音楽におけるフェイクとは、本来のメロディラインに少し変化をつけて歌ったり演奏したりすることを指す。フェイクは基本的なメロディラインは外さず装飾的に変化をつけるテクニックで、原曲にないメロディを演奏する「アドリブ」とは異なる。
フェイクは歌唱をはじめ、ギター、ピアノ、サックスなど、楽器全般で使われるテクニック。メロディ(音程)に変化をつけることを「メロディフェイク」、リズム(符割)に変化をつけることを「リズムフェイク」、歌唱でこぶしなどの細かい装飾音を加えて変化をつけることを「装飾音フェイク」と呼ぶ。
たとえばライブでは、フェイクを入れることで感情表現をしたり、音源とは違ったライブ感を演出したりする効果が生まれる。意図的に曲のスケールやコードトーンから音を外すフェイクもあるが、使い所を間違えるとただの不協和音になったり音を外したと思われたりするので注意が必要。
※英語で「フェイク(Fake)」は「だます」「欺く」といった意味で、スポーツで相手を惑わせる「フェイント(Feint)」と同義の意味を持つ。
フェイクとアドリブの違い
フェイクは原曲のメロディラインに沿って演奏することを守りつつ、部分部分でメロディやリズムを変えたり、意図的に少し崩したりして演奏するテクニック。ライブで言うと、音源に沿って歌いつつも、あえて部分的にリズムを少し外して歌うといった行為がフェイクにあたる。
対して、アドリブは「即興演奏」という意味で、歌で言えば、原曲のメロディラインにないメロディを即興で歌うことを意味する。たとえばライブで、曲のエンディングに即興でメロディを作って歌うといった行為がアドリブにあたる。
別の言い方をすれば、曲のメロディラインの原型があるのがフェイクで、原型がないのがアドリブ。原型がわからなくなるほど崩して演奏した場合は、フェイクというよりアドリブに近くなる。
こちらはミスチルの『名もなき詩』のHOME TOUR 2007でのライブ演奏。たとえば1番の歌のAメロで、原曲では「ソーミソミソシーレソーレ」と歌うところを、このライブでは「ソーミソミソシーレドソーソ」というフェイクを加えている。そのほかにも、1音だけ1オクターブ高くしたり、半拍早いタイミングで入ったり、随所にメロディやリズムのフェイクのテクニックが使われている。
フェイクとアレンジの違い
アレンジは広く「編曲」のことを指し、楽曲を異なった演奏方法や編成に変えることを指す。たとえば、バンドサウンドの楽曲をアコースティックに編曲したり、楽曲のリズムを変えて異なる雰囲気に編曲したり、原曲から異なった形態の曲に変えることをアレンジと呼ぶ。

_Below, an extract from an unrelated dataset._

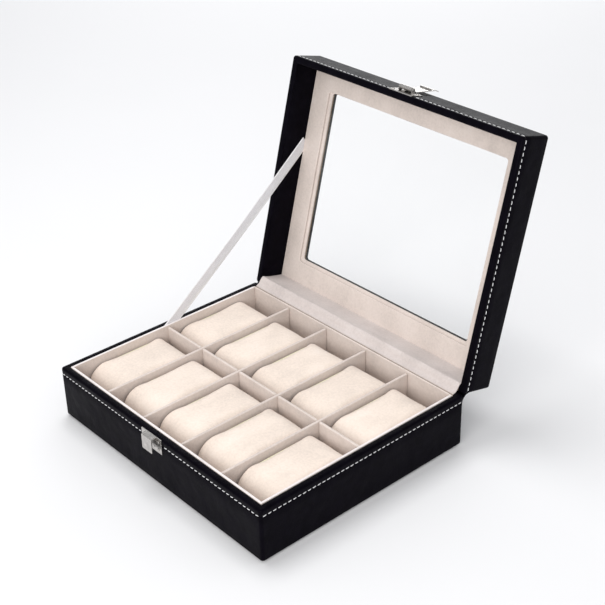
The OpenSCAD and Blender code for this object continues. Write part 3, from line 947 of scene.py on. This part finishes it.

アレンジした楽曲では、原曲のメロディやリズムを変えることもしばしばある。改編に伴ってメロディやリズムが変わっているのであれば、それはフェイクではなく、アレンジと呼ぶほうが正しい。しかし、たとえば改編によって新しく音源化されたアコースティックバージョンなどをライブ演奏する際、そこに少しメロディに変化を加えたなら、それは部分的にフェイクと呼べるだろう。
こちらは『名もなき詩』のDome Tour 2019の演奏。こちらはライブ用にアレンジされたもので、1番がアコースティックに編曲されており、歌のメロディやリズムもアレンジが加えられている。HOME TOUR 2007では原曲に基づいた演奏で歌にフェイクを加えていたが、こちらは演奏そのものがアレンジされている。